Years later, Sandford Fleming, a CPR director and the engineer who would develop a scheme for standard time adopted across the world, would comment that silence reigned as the spike was driven home. “It seemed as if the act now performed had worked a spell on all present. Each one appeared absorbed in his own reflections.”
But the silence was shattered when a cheer finally went up. “The subdued enthusiasm, the pent-up feelings of men familiar with hard work, now found vent,” recalled Fleming.
It was said that Van Horne, the general manager of the CPR, stood passively by as Smith completed his task.
“Speech! Speech!” the crowd called out to Van Horne.
“All I can say is that the work has been done well in every way,” was Van Horne’s simple response.
With this brief comment, a few more cheers arose and people grabbed for small souvenirs, including the twisted first spike, which was snapped up by Arthur Piers, Van Horne’s personal secretary. But Piers’ prize was soon claimed by Smith, who told the young man to hand it over, as the CPR director and investor wanted it as his own memento of the day. Mike Sullivan, a worker on the track crew, noticing the sledge hammer laying unattended on the track, picked it up and handed it to Smith.
“All aboard for the Pacific” was heard the first time in Canada’s history, and the men obediently complied. The train then chugged over the last spike toward the Fraser River Valley and into its place in history.
On November 7 this year, the last spike ceremony was commemorated at Craigellachie to mark the 125th anniversary of the brief ceremony.
“The last spike represents the single most important construction project in the history of our country,” said Peterborough MP Dean Del Mastro, the parliamentary secretary to the minister of Canadian Heritage, John Baird, “and also the most influential in the development of Canada’s national identity. It represents the completion of the railway and the fulfillment of Prime Minister John A. Macdonald’s promise to British Columbia to connect the province to the rest of Canada by rail.”
To bribe B.C. to enter the Canadian Confederation in 1871, Macdonald promised to build within 10 years a railway spanning the continent. Alexander Mackenzie, the leader of the Liberal Party, in the House of Commons that spring called the promise an “act of insane recklessness.” With a population of only 3.5-million people and a vast territory to link, the opposition leader can be forgiven for his skepticism.
The promise nearly brought the unification of Canada to grief, as it wasn’t until 1885 that the railroad was completed. In the meantime, B.C. threatened to abandon Confederation if the link was not delivered in the time period promised.
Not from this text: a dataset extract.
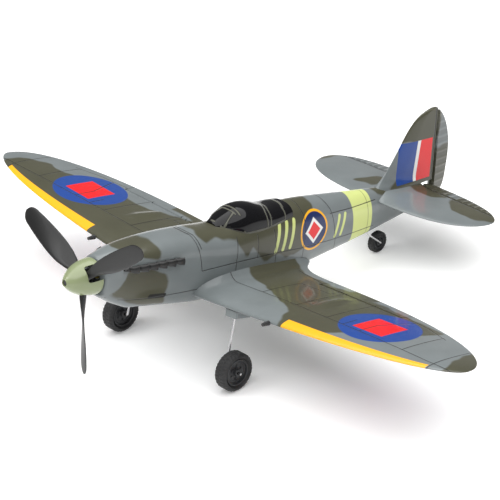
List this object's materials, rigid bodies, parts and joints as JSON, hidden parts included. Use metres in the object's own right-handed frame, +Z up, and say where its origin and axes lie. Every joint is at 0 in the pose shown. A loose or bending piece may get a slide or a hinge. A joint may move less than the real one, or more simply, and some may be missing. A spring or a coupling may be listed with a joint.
{
  "type": "rc warbird plane",
  "caption": "Foam radio-controlled low-wing fighter model with an elliptical wing, geared nose motor, hinged control surfaces and fixed wire tail-dragger undercarriage.",
  "frame": {"origin": "centre of the bounding box in plan, on the ground plane under the three wheels", "axes": "+X towards the port (left) wing tip, +Y towards the tail, +Z up; the model stands on its three wheels, nose up"},
  "size_m": [0.3976, 0.3166, 0.1168],
  "materials": {
    "foam_grey": "painted moulded foam, grey and olive patches, semi-gloss",
    "foam_olive": "painted moulded foam, olive brown, semi-gloss",
    "sky_green": "moulded plastic, pale sky green, gloss",
    "black_gloss": "vacuum-formed plastic, black, high gloss",
    "black_satin": "moulded plastic, black, satin",
    "rubber": "foam rubber, black, matt",
    "steel": "bright drawn wire",
    "motor_can": "plated steel can",
    "brass": "turned brass",
    "nylon": "moulded nylon, natural white",
    "servo_case": "moulded plastic, translucent blue",
    "battery_foil": "shrink-wrapped foil pouch",
    "circuit_board": "glass-fibre circuit board with solder mask",
    "carbon": "pultruded carbon strip"
  },
  "bodies": {
    "airframe_body": {"aileron_servo_left": "servo_case", "aileron_servo_right": "servo_case", "battery": "battery_foil", "bearing_front": "brass", "bearing_rear": "brass", "canopy": "black_gloss", "elevator_servo": "servo_case", "exhaust_left": "black_satin", "exhaust_right": "black_satin", "fin": "foam_olive", "fuselage_left": "foam_grey", "fuselage_right": "foam_grey", "gear_block_left": "black_satin", "gear_block_right": "black_satin", "gear_leg_left": "steel", "gear_leg_right": "steel", "gearbox_frame": "black_satin", "gun_left": "black_satin", "gun_right": "black_satin", "motor": "motor_can", "receiver_board": "circuit_board", "rudder_servo": "servo_case", "stabilizer": "foam_grey", "tail_leg": "steel", "wing_joiner": "carbon", "wing_left": "foam_grey", "wing_right": "foam_grey"},
    "prop_assembly": {"propeller": "black_satin", "spinner": "sky_green", "spinner_screw": "black_satin", "prop_shaft": "steel", "spur_gear": "nylon"},
    "motor_rotor": {"motor_pinion": "brass"},
    "main_wheel_left": {"tyre_left": "rubber", "wheel_left": "black_satin"},
    "main_wheel_right": {"tyre_right": "rubber", "wheel_right": "black_satin"},
    "tail_wheel_assembly": {"tail_tyre": "rubber", "tail_wheel": "black_satin"},
    "aileron_left_assembly": {"aileron_left": "foam_grey", "aileron_horn_left": "nylon"},
    "aileron_right_assembly": {"aileron_right": "foam_grey", "aileron_horn_right": "nylon"},
    "aileron_arm_left": {"aileron_servo_arm_left": "nylon"},
    "aileron_arm_right": {"aileron_servo_arm_right": "nylon"},
    "aileron_rod_left": {"aileron_pushrod_left": "steel"},
    "aileron_rod_right": {"aileron_pushrod_right": "steel"},
    "elevator_assembly": {"elevator_left": "foam_olive", "elevator_right": "foam_olive", "elevator_horn": "nylon"},
    "elevator_arm": {"elevator_servo_arm": "nylon"},
    "elevator_rod": {"elevator_pushrod": "steel"},
    "rudder_assembly": {"rudder": "foam_olive", "rudder_horn": "nylon"},
    "rudder_arm": {"rudder_servo_arm": "nylon"},
    "rudder_rod": {"rudder_pushrod": "steel"},
    "hatch": {"battery_hatch": "black_satin"}
  },
  "joints": [
    {"name": "prop_spin", "type": "hinge", "parent": "airframe_body", "child": "prop_assembly", "pos_m": [0, -0.14426, 0.08208], "axis": [0, 0.9835, -0.181], "continuous": true},
    {"name": "motor_spin", "type": "hinge", "parent": "airframe_body", "child": "motor_rotor", "pos_m": [0, -0.12993, 0.07212], "axis": [0, 0.9835, -0.181], "continuous": true},
    {"name": "wheel_left_spin", "type": "hinge", "parent": "airframe_body", "child": "main_wheel_left", "pos_m": [0.05, -0.08063, 0.0118], "axis": [1, 0, 0], "continuous": true},
    {"name": "wheel_right_spin", "type": "hinge", "parent": "airframe_body", "child": "main_wheel_right", "pos_m": [-0.05, -0.08063, 0.0118], "axis": [1, 0, 0], "continuous": true},
    {"name": "tail_wheel_spin", "type": "hinge", "parent": "airframe_body", "child": "tail_wheel_assembly", "pos_m": [0, 0.09134, 0.007], "axis": [1, 0, 0], "continuous": true},
    {"name": "aileron_left_hinge", "type": "hinge", "parent": "airframe_body", "child": "aileron_left_assembly", "pos_m": [0.05, -0.00957, 0.03493], "axis": [0.993, -0.0591, 0.102], "range_deg": [-20, 20]},
    {"name": "aileron_right_hinge", "type": "hinge", "parent": "airframe_body", "child": "aileron_right_assembly", "pos_m": [-0.05, -0.00957, 0.03493], "axis": [0.993, 0.0591, -0.102], "range_deg": [-20, 20]},
    {"name": "aileron_arm_left_pivot", "type": "hinge", "parent": "airframe_body", "child": "aileron_arm_left", "pos_m": [0.0914, -0.04374, 0.04315], "axis": [1, 0, 0], "range_deg": [-22, 22]},
    {"name": "aileron_arm_right_pivot", "type": "hinge", "parent": "airframe_body", "child": "aileron_arm_right", "pos_m": [-0.0914, -0.04374, 0.04315], "axis": [1, 0, 0], "range_deg": [-22, 22]},
    {"name": "aileron_rod_left_slide", "type": "slide", "parent": "airframe_body", "child": "aileron_rod_left", "axis": [0, 0.9835, -0.181], "range_m": [-0.0024, 0.0024]},
    {"name": "aileron_rod_right_slide", "type": "slide", "parent": "airframe_body", "child": "aileron_rod_right", "axis": [0, 0.9835, -0.181], "range_m": [-0.0024, 0.0024]},
    {"name": "elevator_hinge", "type": "hinge", "parent": "airframe_body", "child": "elevator_assembly", "pos_m": [0, 0.12866, 0.03023], "axis": [1, 0, 0], "range_deg": [-20, 20]},
    {"name": "elevator_arm_pivot", "type": "hinge", "parent": "airframe_body", "child": "elevator_arm", "pos_m": [-0.0083, -0.05044, 0.06481], "axis": [1, 0, 0], "range_deg": [-22, 22]},
    {"name": "elevator_rod_slide", "type": "slide", "parent": "airframe_body", "child": "elevator_rod", "axis": [0, 0.9835, -0.181], "range_m": [-0.0024, 0.0024]},
    {"name": "rudder_hinge", "type": "hinge", "parent": "airframe_body", "child": "rudder_assembly", "pos_m": [0, 0.14036, 0.0297], "axis": [0, 0.181, 0.9835], "range_deg": [-20, 20]},
    {"name": "rudder_arm_pivot", "type": "hinge", "parent": "airframe_body", "child": "rudder_arm", "pos_m": [-0.0083, -0.02839, 0.05201], "axis": [1, 0, 0], "range_deg": [-22, 22]},
    {"name": "rudder_rod_slide", "type": "slide", "parent": "airframe_body", "child": "rudder_rod", "axis": [0, 0.9835, -0.181], "range_m": [-0.0024, 0.0024]},
    {"name": "battery_hatch_slide", "type": "slide", "parent": "airframe_body", "child": "hatch", "axis": [0, -0.3374, -0.9414], "range_m": [0, 0.012]}
  ],
  "couplings": [
    {"joint": "motor_spin", "follows": "prop_spin", "ratio": -5},
    {"joint": "aileron_right_hinge", "follows": "aileron_left_hinge", "ratio": -1},
    {"joint": "aileron_arm_left_pivot", "follows": "aileron_left_hinge", "ratio": 1},
    {"joint": "aileron_arm_right_pivot", "follows": "aileron_left_hinge", "ratio": -1},
    {"joint": "aileron_rod_left_slide", "follows": "aileron_left_hinge", "m_per_rad": 0.006},
    {"joint": "aileron_rod_right_slide", "follows": "aileron_left_hinge", "m_per_rad": -0.006},
    {"joint": "elevator_arm_pivot", "follows": "elevator_hinge", "ratio": 1},
    {"joint": "elevator_rod_slide", "follows": "elevator_hinge", "m_per_rad": 0.006},
    {"joint": "rudder_arm_pivot", "follows": "rudder_hinge", "ratio": -1},
    {"joint": "rudder_rod_slide", "follows": "rudder_hinge", "m_per_rad": -0.006}
  ]
}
It was also a promise that nearly bankrupted the young nation and the railway company formed to undertake its unification.
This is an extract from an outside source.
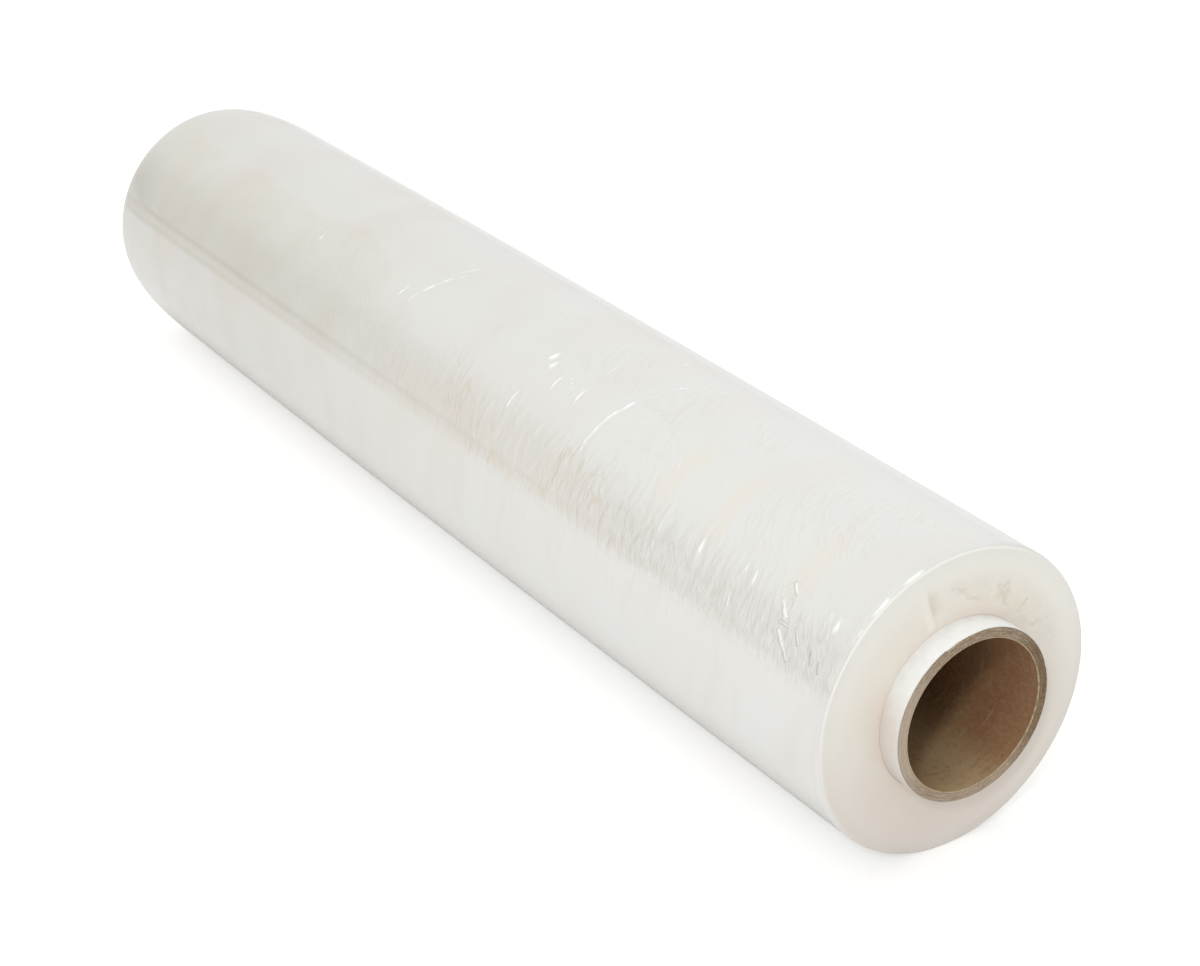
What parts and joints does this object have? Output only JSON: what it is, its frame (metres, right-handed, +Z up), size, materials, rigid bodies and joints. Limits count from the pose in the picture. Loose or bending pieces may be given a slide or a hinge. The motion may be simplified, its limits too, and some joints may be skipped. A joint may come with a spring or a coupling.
{
  "type": "stretch wrap roll",
  "caption": "Hand roll of clear stretch film wound on a faced board core that stands out at both ends, lying on its settled side, with one slumped end.",
  "frame": {"origin": "on the surface that the roll lies on, under the middle of the roll's axis", "axes": "+X along the roll's axis to its near end, +Z up, -Y to the front"},
  "size_m": [0.517, 0.1027, 0.1013],
  "materials": {
    "board": "matte",
    "facing_paper": "matte",
    "film": "glossy"
  },
  "bodies": {
    "root": {"core_tube": "board", "core_facing": "facing_paper", "film_roll": "film"}
  },
  "joints": []
}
At one point, Macdonald and his government fell when it was discovered that money from American investors wanting to build Canada’s railway was being channeled into the Conservative’s election fund. But “Old Tomorrow” was back in power after one term of Liberal rule under Mackenzie, and the dream of a national railway was resurrected, although Macdonald was careful not to repeat the mistakes he made during the 1873 Pacific Scandal that almost ended his political career.
The completion of the “National Dream” was a feat of daring and remarkable enterprise imagined by a few to benefit the many to come, which in the process ensured the survival of a unified nation from sea to sea.